A notepad can really help at times

The loyal notepad! Who would have thought this could be so useful when traveling. Any phrases that you think are useful that you may use regularly should be jotted down in preparation to be whipped out at any given moment.

Alternatively, you can always, quickly, draw a sketch of what you might be looking for or asking for in particular; such as the way to the washroom, a tool-kit, etc. You don’t have to be Picasso for that!

Carrying a handy notepad helps a lot in remembering stuff as well. So much so that, you may not even need to refer it at some point.

 

Be calm and ask again if not understood at the first time

Getting conscious, making assumptions, or losing temper, these three can thwart your efforts to make a connect or bond. You must always remember that the other person speaks a different language and it may happen that they do not get you at the first time.

As a responsible traveler, you should be understanding enough to keep your calm and repeat what you have to say.

Don’t assume that you understood what you’ve been told. Ask for clarification politely and make sure the information is correct. If you’re self-conscious, you might just nod shyly and walk off, even if you haven’t really understood anything.

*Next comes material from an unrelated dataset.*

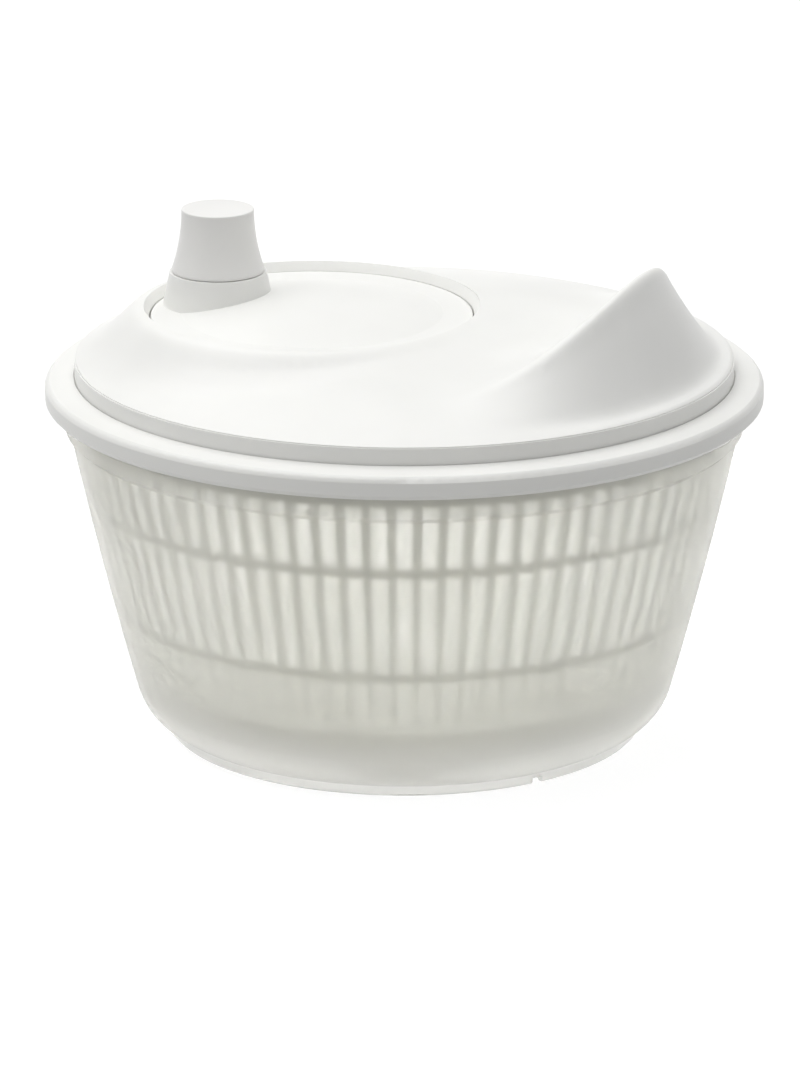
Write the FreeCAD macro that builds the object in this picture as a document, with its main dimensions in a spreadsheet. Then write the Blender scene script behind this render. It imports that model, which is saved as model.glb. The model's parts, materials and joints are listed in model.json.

Getting self-conscious about the entire situation is not a solution. You are going to make mistakes, you are going to say things incorrectly, and you are going to have to brush up on your charades skills for getting your body language across.

 

The key is to just get over it and accept that these things are going to happen.

At the end, it’s you who have to lay out the method of bonding with the local people. These were some of the most favorable ways you can overcome the language barriers while volunteering abroad. After all, traveling is all about exploring and expanding your knowledge; and volunteer traveling is a more responsible approach to it.